Before that, on June 17, the USS Fitzgerald smashed into the ACX Crystal off the coast of Japan, killing seven sailors.

The report’s lead, U.S. Fleet Forces Command head Adm. Philip Davidson, found that there are “weaknesses in the command structures in-place to oversee readiness and manage operational risk for forces forward deployed in Japan.”

Defense budget constraints also make it difficult for the Navy to meet the demand for ready and certified ships to operate in the Pacific.

“The risks that were taken in the Western Pacific accumulated over time, and did so insidiously. The dynamic environment normalized to the point where individuals and groups of individuals could no longer recognize that the processes in place to identify, communicate and assess readiness were no longer working at the ship and headquarters level,” according to the report.

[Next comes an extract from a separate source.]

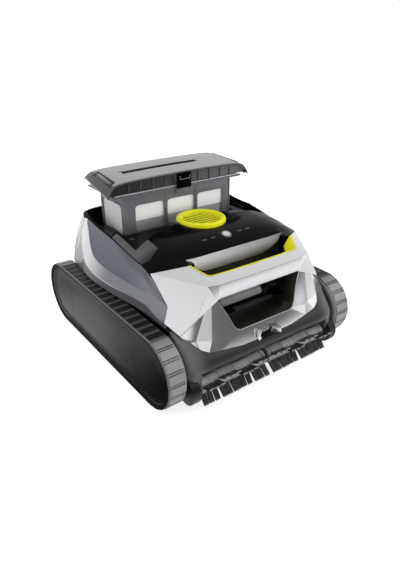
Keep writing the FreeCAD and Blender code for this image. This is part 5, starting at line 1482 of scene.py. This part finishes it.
def pale_floor():
    """A floor that is white where it is seen, keeps the soft shadow under the tracks, and throws little
    light back up."""
    nothing_selected()
    bpy.ops.mesh.primitive_plane_add(size=12.0, location=(0, 0, -0.0004))
    floor = bpy.context.object
    floor.name = "studio_floor"
    material = bare_material("studio_floor_paint")
    tree = material.node_tree
    bounce = add_node(tree, "BsdfDiffuse", Color=(*grey(FLOOR_BOUNCE), 1))
    shown = add_node(tree, "BsdfDiffuse", Color=(*grey(0.5), 1))
    glow = add_node(tree, "Emission", Strength=FLOOR_GLOW)
    both = add_node(tree, "AddShader")
    tree.links.new(shown.outputs[0], both.inputs[0])
    tree.links.new(glow.outputs[0], both.inputs[1])
    mirror = add_node(tree, "Emission")
    tree.links.new(mirrored_level(tree), mirror.inputs["Strength"])
    unseen = mixed(tree, ray_kinds(tree, "Is Glossy Ray"), bounce.outputs[0], mirror.outputs[0])
    seen = mixed(tree, ray_kinds(tree, "Is Camera Ray", "Is Transmission Ray"), unseen, both.outputs[0])
    tree.links.new(seen, add_node(tree, "OutputMaterial").inputs["Surface"])
    floor.data.materials.append(material)


def dark_card():
    """A dark studio card ahead of the machine: only reflections show it."""
    nothing_selected()
    bpy.ops.mesh.primitive_plane_add(size=1.0)
    card = bpy.context.object
    card.name = "dark_card"
    low, high = spot(-350, -580, 1), spot(620, -580, 380)
    card.rotation_euler = (math.pi / 2, 0, 0)
    card.scale = (high.x - low.x, high.z - low.z, 1)
    card.location = (low + high) / 2
    bake_place(card)
    material = bare_material("dark_card_cloth")
    tree = material.node_tree
    amount = ray_kinds(tree, "Is Glossy Ray")
    for axis, start, depth in (("X", low.x, 0.07), ("X", high.x, -0.24), ("Z", low.z, 0.02),
                               ("Z", high.z, -0.12)):
        soft_edge = eased(tree, place_along(tree, axis), start, start + depth)
        amount = worked_out(tree, "MULTIPLY", amount, soft_edge)
    clear = add_node(tree, "BsdfTransparent")
    dark = add_node(tree, "Emission", Strength=0.05)
    cloth = mixed(tree, amount, clear.outputs[0], dark.outputs[0])
    tree.links.new(cloth, add_node(tree, "OutputMaterial").inputs["Surface"])
    card.data.materials.append(material)


def white_room():
    """A white surround: pure white where it is seen directly, a little softer overhead as a reflection, and
    softer still as a source of light."""
    world = bpy.data.worlds.new("white_room")
    bpy.context.scene.world = world
    world.use_nodes = True
    tree = world.node_tree
    back = tree.nodes["Background"]
    back.inputs["Color"].default_value = (1, 1, 1, 1)
    overhead = add_node(tree, "MapRange", To_Min=HORIZON_GLOSS, To_Max=OVERHEAD_GLOSS)
    tree.links.new(place_along(tree, "Z", "Generated"), overhead.inputs["Value"])
    level = add_node(tree, "Mix", A=ROOM_LIGHT)
    tree.links.new(ray_kinds(tree, "Is Glossy Ray"), level.inputs["Factor"])
    tree.links.new(overhead.outputs["Result"], level.inputs["B"])
    shown = add_node(tree, "Mix", B=1.0)
    tree.links.new(ray_kinds(tree, "Is Camera Ray", "Is Transmission Ray"), shown.inputs["Factor"])
    tree.links.new(level.outputs["Result"], shown.inputs["A"])
    tree.links.new(shown.outputs["Result"], back.inputs["Strength"])


pale_floor()
dark_card()
white_room()
soft_lamp("key_lamp", (1.9, -1.3, 0.9), (0.0, -0.1, 0.12), (1.2, 1.2), 26)
soft_lamp("front_lamp", (-0.3, -2.0, 0.35), (0.0, -0.1, 0.1), (1.5, 0.5), 10)
soft_lamp("top_lamp", (-0.1, 0.3, 2.0), (0.0, 0.0, 0.15), (1.6, 1.0), 12)
soft_lamp("side_lamp", (-2.0, -0.1, 0.9), (0.0, 0.0, 0.12), (0.8, 1.2), 8)
soft_lamp("rear_lamp", (0.5, 1.7, 1.1), (0.0, 0.0, 0.15), (1.2, 0.8), 12)

lens = bpy.data.cameras.new("main_view")
lens.lens = 31.4
lens.sensor_width = 36.0
lens.clip_start = 0.01
camera = bpy.data.objects.new("main_view", lens)
bpy.context.scene.collection.objects.link(camera)
camera.location = EYE
camera.rotation_euler = (AIM - EYE).to_track_quat("-Z", "Y").to_euler()
bpy.context.scene.camera = camera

In addition, Naval officer training — which sometimes happens on the job — doesn’t offer the readiness needed to operate in high-risk situations and leaves gaps.

Richardson acknowledged that starting in 2002, for a seven-year period, the Navy provided sailors with on-the-job training in the form of CDs.

“We’ve moved away from that system where we had a set of CDs and we did all that training on the job,” Richardson insisted. “[We] have been making steady improvements to both the officer and enlisted training throughout.”

The report recommends 60 improvements in sailor training, navigation, crew requirements, sailor stress management, use of equipment and safety procedures to address the issues.

Davidson also advises a senior Navy officer be appointed to oversee implementation of the recommended changes.

Richardson would not say that the report points to an accident waiting to happen, offering instead that “what happened was a gradual erosion of the margins of safety.”

On Wednesday, the Navy released a separate report that details the “multiple failures” that led to the separate incidents involving the Fitzgerald and John S. McCain.

That report found that performance and training mistakes led to the “preventable” collisions between the U.S. guided-missile destroyers and foreign commercial ships.